*INFORMATION SHOWN*
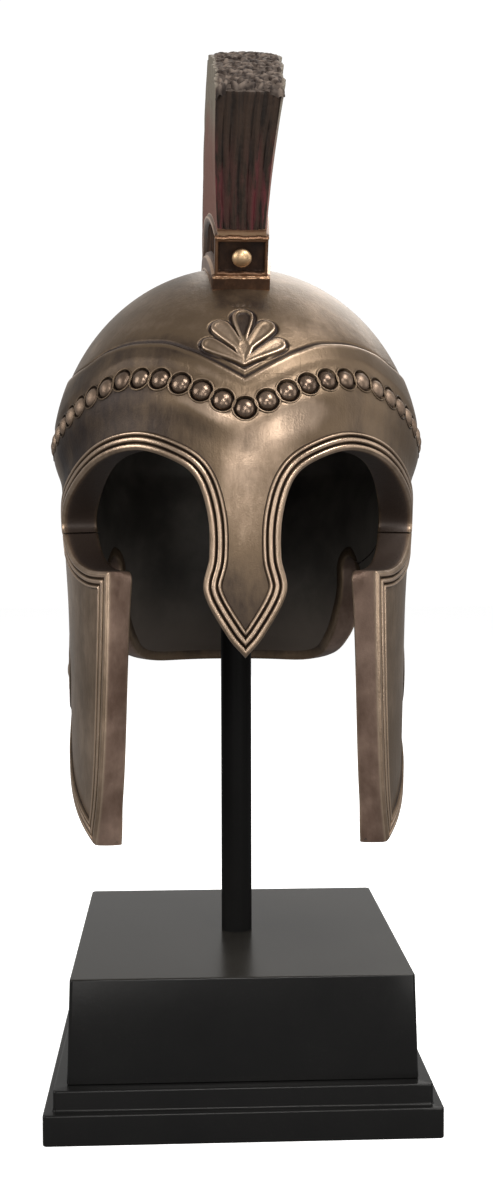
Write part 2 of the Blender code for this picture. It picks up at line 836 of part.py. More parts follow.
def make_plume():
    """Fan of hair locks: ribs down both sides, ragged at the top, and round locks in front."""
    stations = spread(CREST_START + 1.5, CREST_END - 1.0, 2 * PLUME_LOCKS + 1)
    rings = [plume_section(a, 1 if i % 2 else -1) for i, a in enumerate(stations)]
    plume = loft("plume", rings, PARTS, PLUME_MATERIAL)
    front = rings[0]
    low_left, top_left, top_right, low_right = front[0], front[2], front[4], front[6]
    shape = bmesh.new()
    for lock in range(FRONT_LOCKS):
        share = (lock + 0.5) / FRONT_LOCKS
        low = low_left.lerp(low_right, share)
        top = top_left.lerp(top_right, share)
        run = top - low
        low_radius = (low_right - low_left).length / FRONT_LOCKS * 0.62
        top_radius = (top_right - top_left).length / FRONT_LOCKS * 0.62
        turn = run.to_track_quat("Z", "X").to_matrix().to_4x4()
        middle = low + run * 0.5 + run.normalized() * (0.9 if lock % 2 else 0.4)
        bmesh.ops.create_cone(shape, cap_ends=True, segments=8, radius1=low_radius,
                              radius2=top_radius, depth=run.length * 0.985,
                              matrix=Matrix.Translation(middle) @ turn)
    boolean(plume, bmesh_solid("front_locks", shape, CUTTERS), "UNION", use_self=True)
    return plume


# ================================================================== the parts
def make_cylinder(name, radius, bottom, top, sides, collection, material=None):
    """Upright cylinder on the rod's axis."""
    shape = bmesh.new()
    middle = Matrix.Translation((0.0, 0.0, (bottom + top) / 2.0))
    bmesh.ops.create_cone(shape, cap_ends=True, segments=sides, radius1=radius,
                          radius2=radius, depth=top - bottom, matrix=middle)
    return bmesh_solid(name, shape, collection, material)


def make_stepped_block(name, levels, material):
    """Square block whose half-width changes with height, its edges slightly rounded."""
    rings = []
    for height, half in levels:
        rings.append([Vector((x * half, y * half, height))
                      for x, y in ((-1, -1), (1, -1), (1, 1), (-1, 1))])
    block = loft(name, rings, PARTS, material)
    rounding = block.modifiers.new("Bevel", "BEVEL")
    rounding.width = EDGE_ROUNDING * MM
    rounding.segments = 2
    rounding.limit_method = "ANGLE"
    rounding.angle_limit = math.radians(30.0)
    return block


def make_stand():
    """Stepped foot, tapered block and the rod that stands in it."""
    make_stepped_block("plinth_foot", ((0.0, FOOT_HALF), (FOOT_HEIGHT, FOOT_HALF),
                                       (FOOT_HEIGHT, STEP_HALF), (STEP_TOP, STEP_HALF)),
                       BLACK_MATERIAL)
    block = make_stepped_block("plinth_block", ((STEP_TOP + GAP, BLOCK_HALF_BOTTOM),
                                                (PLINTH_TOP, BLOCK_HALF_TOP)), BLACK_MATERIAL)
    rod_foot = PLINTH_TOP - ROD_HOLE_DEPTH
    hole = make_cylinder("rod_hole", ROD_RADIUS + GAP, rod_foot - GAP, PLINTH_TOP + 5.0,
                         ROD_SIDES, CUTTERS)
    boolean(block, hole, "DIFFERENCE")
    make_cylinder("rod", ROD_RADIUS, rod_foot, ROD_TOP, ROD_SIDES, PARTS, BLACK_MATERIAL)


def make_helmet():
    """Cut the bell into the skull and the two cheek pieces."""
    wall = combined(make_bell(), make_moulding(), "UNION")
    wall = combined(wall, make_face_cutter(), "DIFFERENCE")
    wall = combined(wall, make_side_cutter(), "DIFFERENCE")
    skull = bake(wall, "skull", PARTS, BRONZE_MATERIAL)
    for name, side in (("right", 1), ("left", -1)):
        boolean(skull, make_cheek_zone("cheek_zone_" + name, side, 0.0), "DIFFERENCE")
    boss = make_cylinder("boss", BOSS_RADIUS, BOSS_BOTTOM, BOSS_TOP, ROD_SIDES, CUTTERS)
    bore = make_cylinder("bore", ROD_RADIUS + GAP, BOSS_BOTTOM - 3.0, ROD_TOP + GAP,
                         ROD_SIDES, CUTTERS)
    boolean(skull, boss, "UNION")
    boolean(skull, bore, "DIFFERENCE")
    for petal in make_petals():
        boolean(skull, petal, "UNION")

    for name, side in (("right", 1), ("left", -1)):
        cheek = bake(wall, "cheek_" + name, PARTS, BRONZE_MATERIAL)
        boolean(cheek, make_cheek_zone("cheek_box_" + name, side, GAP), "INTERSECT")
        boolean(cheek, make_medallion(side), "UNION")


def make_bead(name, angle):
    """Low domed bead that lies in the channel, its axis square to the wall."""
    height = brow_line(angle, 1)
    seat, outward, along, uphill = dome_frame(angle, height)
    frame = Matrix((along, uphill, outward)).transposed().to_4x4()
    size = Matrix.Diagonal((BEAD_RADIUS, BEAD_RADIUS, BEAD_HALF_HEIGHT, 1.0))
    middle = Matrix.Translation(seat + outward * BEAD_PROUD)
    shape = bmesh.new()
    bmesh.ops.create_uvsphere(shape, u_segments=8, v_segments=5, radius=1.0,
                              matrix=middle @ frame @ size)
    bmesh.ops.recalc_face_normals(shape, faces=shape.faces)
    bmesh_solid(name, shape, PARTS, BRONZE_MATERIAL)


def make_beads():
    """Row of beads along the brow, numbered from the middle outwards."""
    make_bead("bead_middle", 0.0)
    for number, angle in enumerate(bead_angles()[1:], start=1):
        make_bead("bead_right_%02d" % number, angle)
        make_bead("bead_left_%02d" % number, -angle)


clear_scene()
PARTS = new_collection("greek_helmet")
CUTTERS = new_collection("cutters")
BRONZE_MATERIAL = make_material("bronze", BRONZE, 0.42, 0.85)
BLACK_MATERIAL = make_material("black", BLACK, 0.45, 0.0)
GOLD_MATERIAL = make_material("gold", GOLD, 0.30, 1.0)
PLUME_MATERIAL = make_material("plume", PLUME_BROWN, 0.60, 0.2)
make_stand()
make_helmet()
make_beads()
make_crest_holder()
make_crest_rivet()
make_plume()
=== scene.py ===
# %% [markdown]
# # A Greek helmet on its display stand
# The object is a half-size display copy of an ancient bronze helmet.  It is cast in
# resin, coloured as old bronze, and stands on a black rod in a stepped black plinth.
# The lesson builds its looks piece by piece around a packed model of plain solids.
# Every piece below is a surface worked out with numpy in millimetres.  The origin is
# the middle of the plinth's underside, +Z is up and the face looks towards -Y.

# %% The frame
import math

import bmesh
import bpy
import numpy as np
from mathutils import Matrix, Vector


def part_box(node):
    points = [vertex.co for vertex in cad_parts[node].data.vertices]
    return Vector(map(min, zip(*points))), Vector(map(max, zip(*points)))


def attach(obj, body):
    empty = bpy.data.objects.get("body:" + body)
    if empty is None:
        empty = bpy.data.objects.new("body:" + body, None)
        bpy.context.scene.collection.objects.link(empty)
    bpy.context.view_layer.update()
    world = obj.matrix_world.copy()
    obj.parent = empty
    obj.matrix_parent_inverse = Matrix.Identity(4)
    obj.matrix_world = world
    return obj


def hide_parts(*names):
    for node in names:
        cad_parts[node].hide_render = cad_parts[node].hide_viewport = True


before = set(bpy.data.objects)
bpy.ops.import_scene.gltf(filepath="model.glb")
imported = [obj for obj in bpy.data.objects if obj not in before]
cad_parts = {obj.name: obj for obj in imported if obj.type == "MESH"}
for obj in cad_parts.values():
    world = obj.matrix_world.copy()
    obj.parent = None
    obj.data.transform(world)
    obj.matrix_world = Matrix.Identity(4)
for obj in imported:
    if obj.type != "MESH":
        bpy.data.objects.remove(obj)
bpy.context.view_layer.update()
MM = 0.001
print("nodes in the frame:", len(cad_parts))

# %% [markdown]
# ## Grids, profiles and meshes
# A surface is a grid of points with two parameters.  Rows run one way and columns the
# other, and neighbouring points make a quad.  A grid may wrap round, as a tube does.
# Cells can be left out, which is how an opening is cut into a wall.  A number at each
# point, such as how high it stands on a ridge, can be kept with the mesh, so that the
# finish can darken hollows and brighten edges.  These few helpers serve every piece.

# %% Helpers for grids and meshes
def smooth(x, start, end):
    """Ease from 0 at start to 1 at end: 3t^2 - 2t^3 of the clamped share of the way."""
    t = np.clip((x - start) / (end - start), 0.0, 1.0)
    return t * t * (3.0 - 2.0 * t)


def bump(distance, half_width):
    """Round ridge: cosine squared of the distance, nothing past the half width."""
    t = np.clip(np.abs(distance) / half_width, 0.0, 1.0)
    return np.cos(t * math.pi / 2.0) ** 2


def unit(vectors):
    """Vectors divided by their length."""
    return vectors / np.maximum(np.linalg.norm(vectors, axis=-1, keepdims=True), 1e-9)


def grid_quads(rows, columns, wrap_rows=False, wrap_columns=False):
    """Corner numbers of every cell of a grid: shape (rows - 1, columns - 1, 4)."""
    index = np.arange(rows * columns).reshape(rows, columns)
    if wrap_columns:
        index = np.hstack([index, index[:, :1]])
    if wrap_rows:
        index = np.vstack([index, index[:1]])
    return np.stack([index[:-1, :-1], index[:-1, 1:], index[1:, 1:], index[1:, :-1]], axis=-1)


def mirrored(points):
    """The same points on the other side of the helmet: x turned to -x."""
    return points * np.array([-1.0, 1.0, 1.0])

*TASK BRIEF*
Return a word-for-word copy of the lines from the beginning of the listing to the line holding "return plume", both kept.

*WORKED ANSWER*
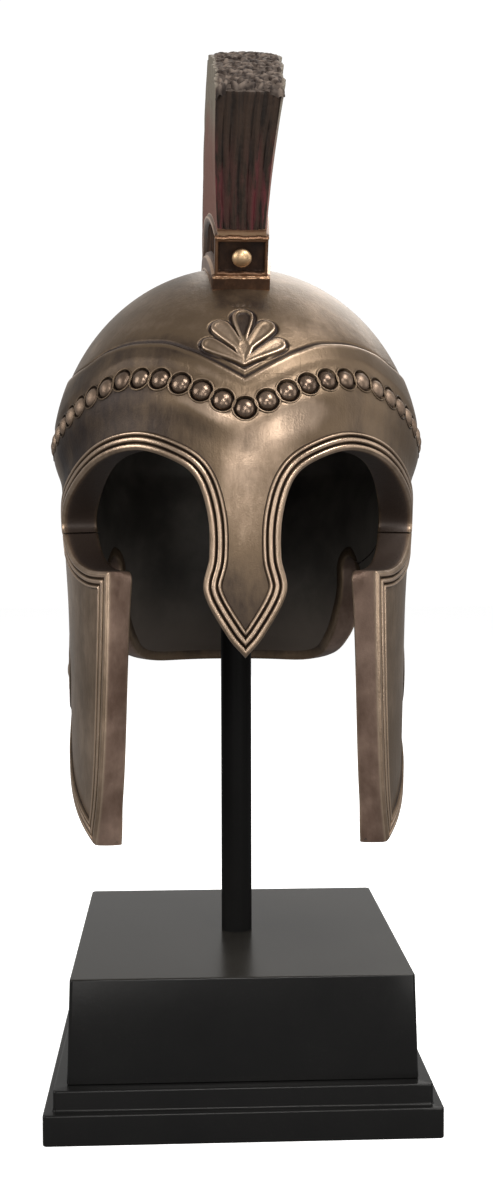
Write part 2 of the Blender code for this picture. It picks up at line 836 of part.py. More parts follow.
def make_plume():
    """Fan of hair locks: ribs down both sides, ragged at the top, and round locks in front."""
    stations = spread(CREST_START + 1.5, CREST_END - 1.0, 2 * PLUME_LOCKS + 1)
    rings = [plume_section(a, 1 if i % 2 else -1) for i, a in enumerate(stations)]
    plume = loft("plume", rings, PARTS, PLUME_MATERIAL)
    front = rings[0]
    low_left, top_left, top_right, low_right = front[0], front[2], front[4], front[6]
    shape = bmesh.new()
    for lock in range(FRONT_LOCKS):
        share = (lock + 0.5) / FRONT_LOCKS
        low = low_left.lerp(low_right, share)
        top = top_left.lerp(top_right, share)
        run = top - low
        low_radius = (low_right - low_left).length / FRONT_LOCKS * 0.62
        top_radius = (top_right - top_left).length / FRONT_LOCKS * 0.62
        turn = run.to_track_quat("Z", "X").to_matrix().to_4x4()
        middle = low + run * 0.5 + run.normalized() * (0.9 if lock % 2 else 0.4)
        bmesh.ops.create_cone(shape, cap_ends=True, segments=8, radius1=low_radius,
                              radius2=top_radius, depth=run.length * 0.985,
                              matrix=Matrix.Translation(middle) @ turn)
    boolean(plume, bmesh_solid("front_locks", shape, CUTTERS), "UNION", use_self=True)
    return plume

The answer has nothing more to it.